Can the data below be set down again exactly, line for line?

Start of DATASET CONTENT

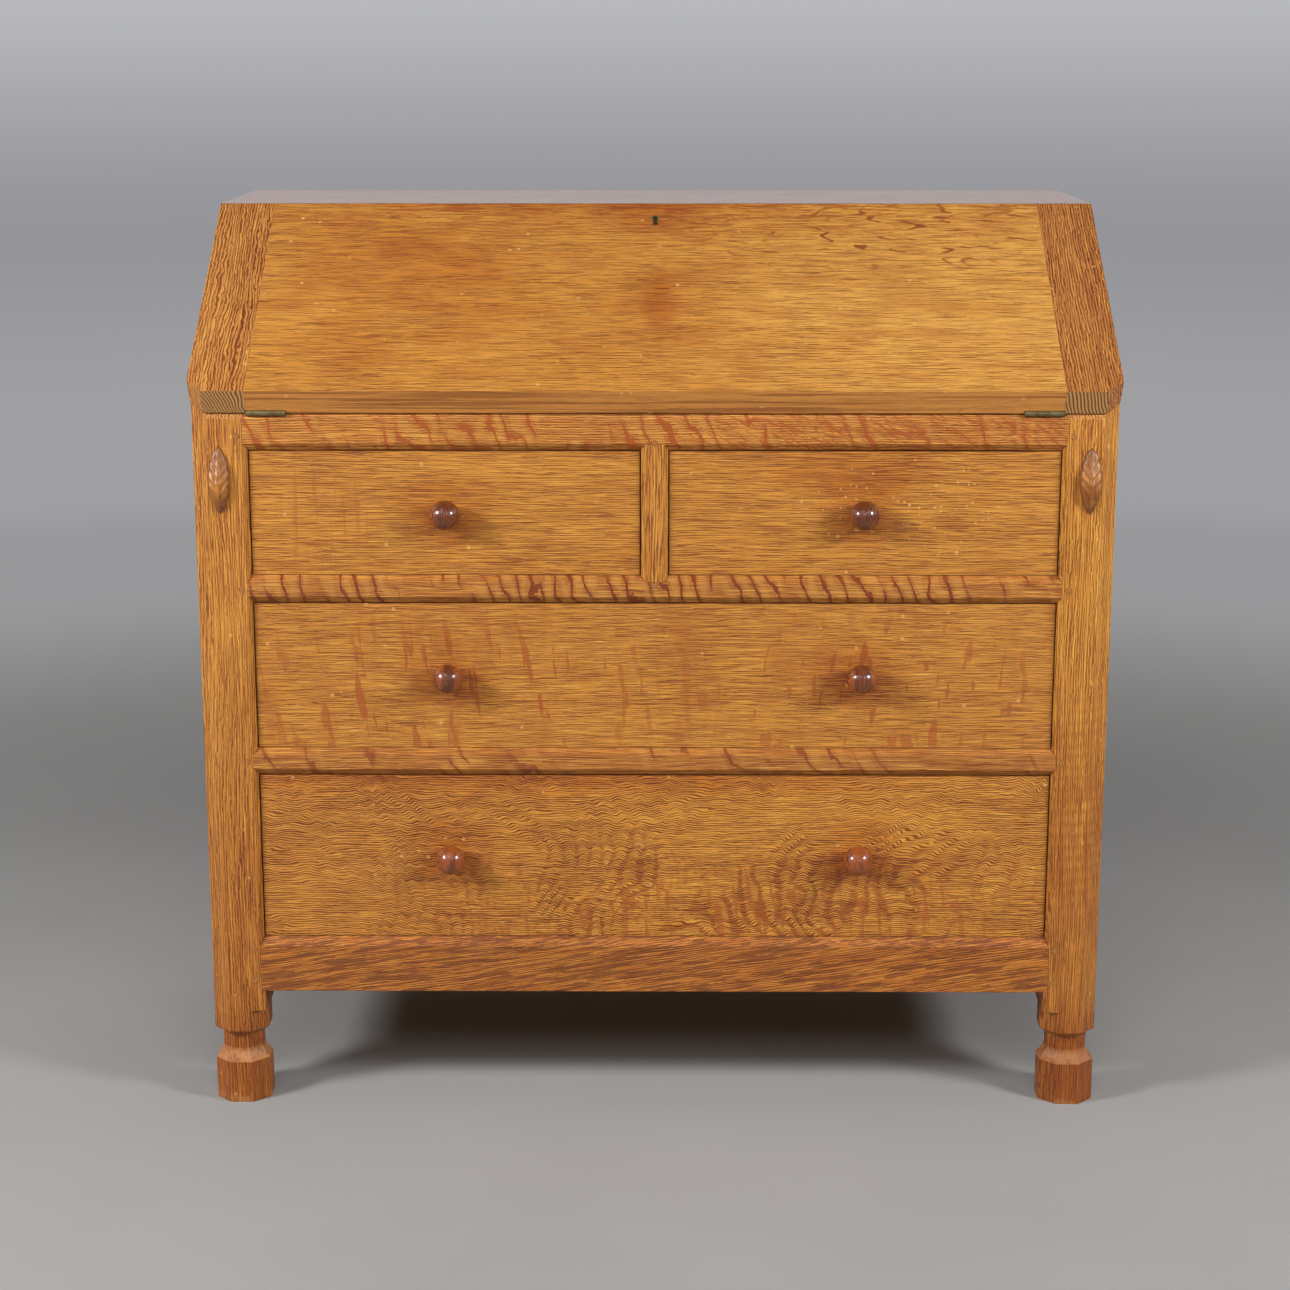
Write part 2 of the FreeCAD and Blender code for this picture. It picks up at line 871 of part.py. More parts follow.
def hinge_leaf(name, own, others, y, plate_y, plate_z, z):
    """A leaf with its knuckles, hollow for the pin and cut away round the other leaf's knuckles."""
    plate = block(name, (hinge_x, hinge_x + size.hinge_length), plate_y, plate_z)
    spare = size.hinge_pin_fit
    rods = knuckles(name, own, barrel_radius, -spare, y, z)
    leaf = carve(name, plate, *knuckles(name, others, clear_radius, spare, y, z))
    leaf = join(name, leaf, *rods)
    bore = size.hinge_pin_diameter / 2 + size.hinge_pin_fit
    return carve(name, leaf, rod(name, "x", bore, (hinge_x, y, z), size.hinge_length))


def screw(name, x, y, z, fit, downwards):
    """A countersunk screw whose head is flush at z, pointing down or up."""
    head_radius = size.screw_head_diameter / 2 + fit
    shank_radius = size.screw_shank_diameter / 2 + fit
    depth = size.hinge_leaf_thickness
    head = doc.addObject("Part::Cone", name + "_head")
    wide, narrow = ("Radius2", "Radius1") if downwards else ("Radius1", "Radius2")
    head.setExpression(wide, head_radius.text)
    head.setExpression(narrow, shank_radius.text)
    head.setExpression("Height", depth.text)
    place(head, x, y, z - depth if downwards else z)
    length = size.screw_length + fit
    shank = rod(name, "z", shank_radius, (x, y, z - length if downwards else z), length)
    return join(name, head, shank)


def screws(name, y, z, fit, downwards):
    middle = hinge_x + size.hinge_length / 2
    return [
        screw(name, middle + size.screw_spacing * step, y, z, fit, downwards)
        for step in (-1, 0, 1)
    ]


RAIL_KNUCKLES = (0, 2, 4)
FALL_KNUCKLES = (1, 3)
leaf_end = hinge_y + size.hinge_leaf_width
rail_leaf = hinge_leaf(
    "rail_leaf",
    RAIL_KNUCKLES,
    FALL_KNUCKLES,
    hinge_y,
    (hinge_y, leaf_end),
    (bed - size.hinge_leaf_thickness, bed),
    bed,
)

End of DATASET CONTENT

> _TASK RESPONSE_:
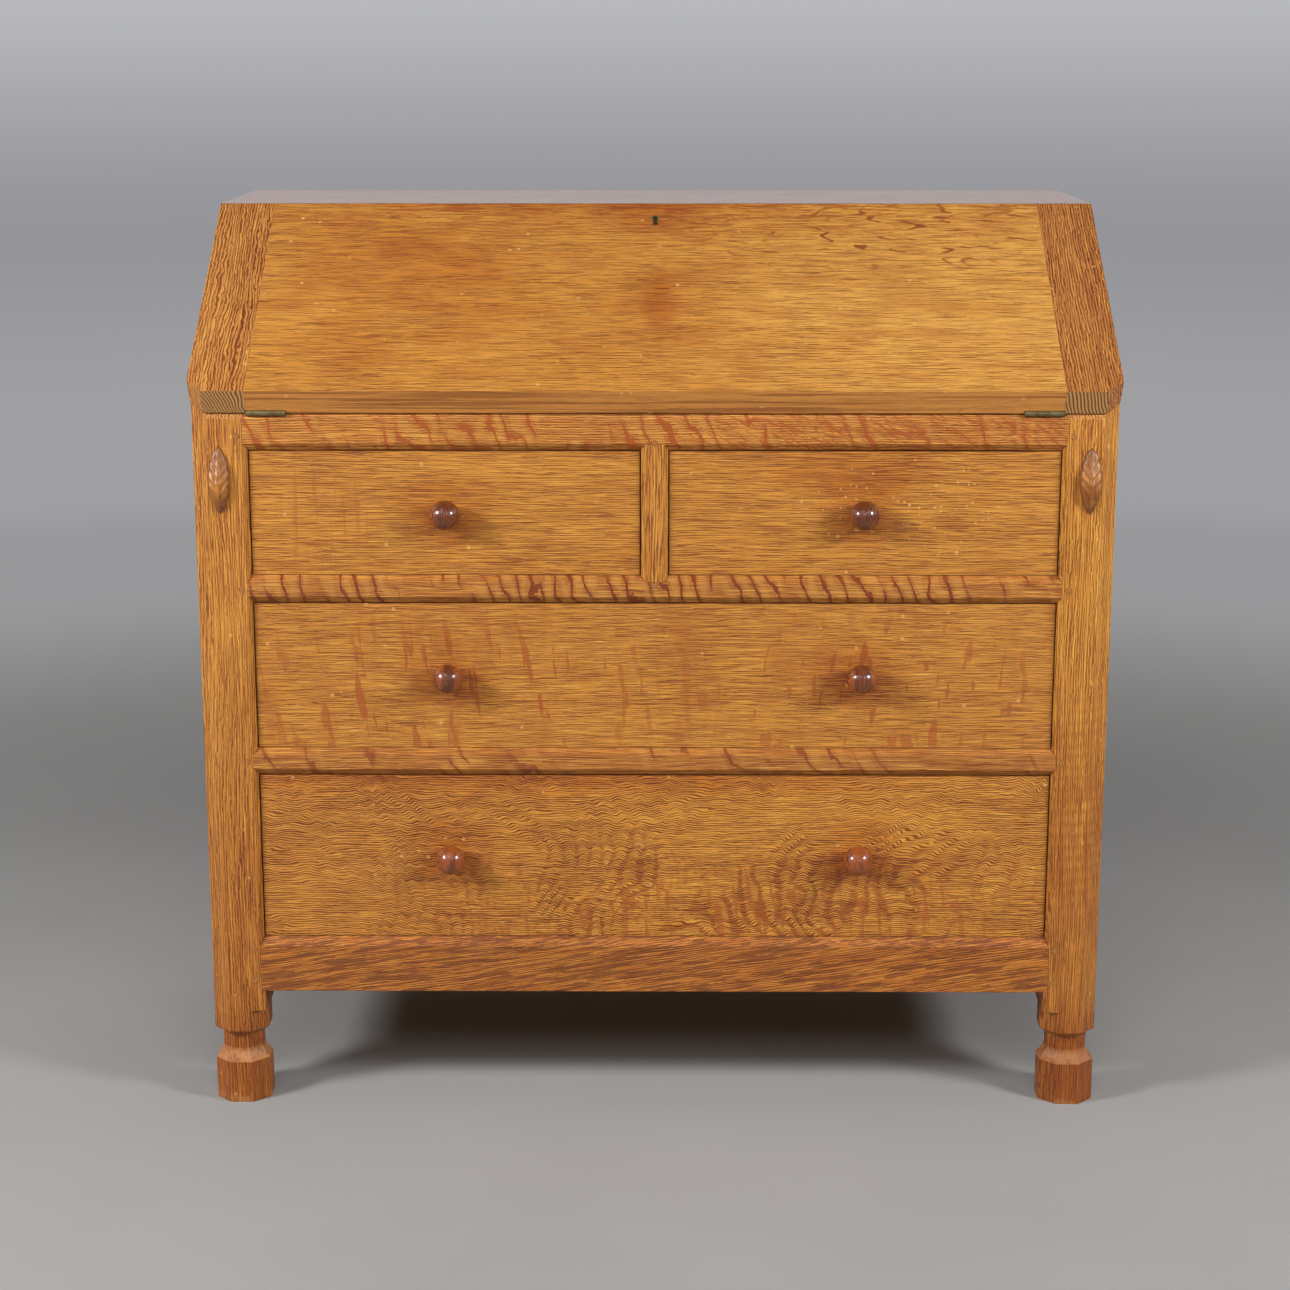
Write part 2 of the FreeCAD and Blender code for this picture. It picks up at line 871 of part.py. More parts follow.
def hinge_leaf(name, own, others, y, plate_y, plate_z, z):
    """A leaf with its knuckles, hollow for the pin and cut away round the other leaf's knuckles."""
    plate = block(name, (hinge_x, hinge_x + size.hinge_length), plate_y, plate_z)
    spare = size.hinge_pin_fit
    rods = knuckles(name, own, barrel_radius, -spare, y, z)
    leaf = carve(name, plate, *knuckles(name, others, clear_radius, spare, y, z))
    leaf = join(name, leaf, *rods)
    bore = size.hinge_pin_diameter / 2 + size.hinge_pin_fit
    return carve(name, leaf, rod(name, "x", bore, (hinge_x, y, z), size.hinge_length))


def screw(name, x, y, z, fit, downwards):
    """A countersunk screw whose head is flush at z, pointing down or up."""
    head_radius = size.screw_head_diameter / 2 + fit
    shank_radius = size.screw_shank_diameter / 2 + fit
    depth = size.hinge_leaf_thickness
    head = doc.addObject("Part::Cone", name + "_head")
    wide, narrow = ("Radius2", "Radius1") if downwards else ("Radius1", "Radius2")
    head.setExpression(wide, head_radius.text)
    head.setExpression(narrow, shank_radius.text)
    head.setExpression("Height", depth.text)
    place(head, x, y, z - depth if downwards else z)
    length = size.screw_length + fit
    shank = rod(name, "z", shank_radius, (x, y, z - length if downwards else z), length)
    return join(name, head, shank)


def screws(name, y, z, fit, downwards):
    middle = hinge_x + size.hinge_length / 2
    return [
        screw(name, middle + size.screw_spacing * step, y, z, fit, downwards)
        for step in (-1, 0, 1)
    ]


RAIL_KNUCKLES = (0, 2, 4)
FALL_KNUCKLES = (1, 3)
leaf_end = hinge_y + size.hinge_leaf_width
rail_leaf = hinge_leaf(
    "rail_leaf",
    RAIL_KNUCKLES,
    FALL_KNUCKLES,
    hinge_y,
    (hinge_y, leaf_end),
    (bed - size.hinge_leaf_thickness, bed),
    bed,
)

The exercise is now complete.